NO PLANS TO CONTEST ORDER

Mark Randall, a Portland lawyer who is representing Kendrick on the police notices, said he has no immediate plans to contest those orders. Still, Randall said, "I don't believe the conduct they're complaining of meets the definition of harassment."

In a letter last week to Gerald Petrucelli, the diocese's attorney, Kendrick decried Malone's actions as a "scare tactic" designed to "intimidate and silence those who advocate for justice for victims."

"I urge you to advise the Bishop of Portland to cease his campaign of defamation against Paul Kendrick," Randall wrote. He later added, "The time for direct one-on-one communication (between Malone and Kendrick) is long overdue."

As for Malone's precept and potential interdict against Kendrick, the Rev.
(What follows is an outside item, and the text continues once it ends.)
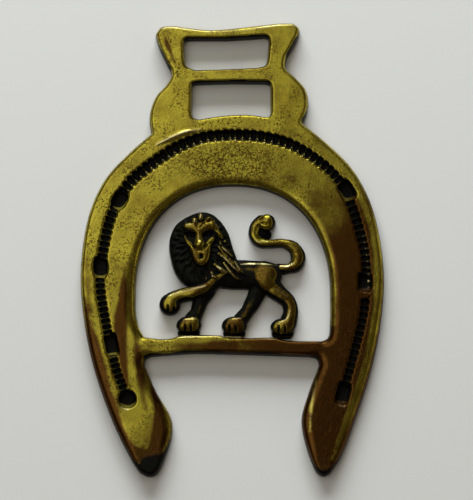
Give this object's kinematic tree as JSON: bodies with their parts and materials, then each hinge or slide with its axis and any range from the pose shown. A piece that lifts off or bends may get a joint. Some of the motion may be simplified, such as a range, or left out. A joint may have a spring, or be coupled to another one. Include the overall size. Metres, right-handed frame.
{
  "type": "horse brass",
  "caption": "Cast horseshoe-shaped harness pendant with a slotted strap hanger and a walking lion in its open centre.",
  "frame": {"origin": "centre of the outline, on the flat back", "axes": "+Y from the heels towards the strap hanger, +Z out of the decorated face, the lion faces -X"},
  "size_m": [0.06, 0.0903, 0.0047],
  "materials": {
    "brass": "aged cast brass, worn bright on raised faces and black in the recesses"
  },
  "bodies": {
    "root": {"horse_brass": "brass"}
  },
  "joints": []
}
Thomas Doyle, a canonical lawyer from Washington, D.C., and longtime friend to Kendrick, said Monday that he will represent Kendrick before the Roman Catholic Church.

That will include appealing the precept issued by Malone, Doyle said, as well as fighting an interdict should the bishop impose one.

"Paul is not a 'Sunday Catholic,' " Doyle said. "He's a man who lives his Christianity on a day-to-day basis."

As for Kendrick, he said he will continue advocating publicly for victims regardless of what Malone does to silence him.

"I would receive the Eucharist no matter what he did," Kendrick said. "He does not stand between me and God."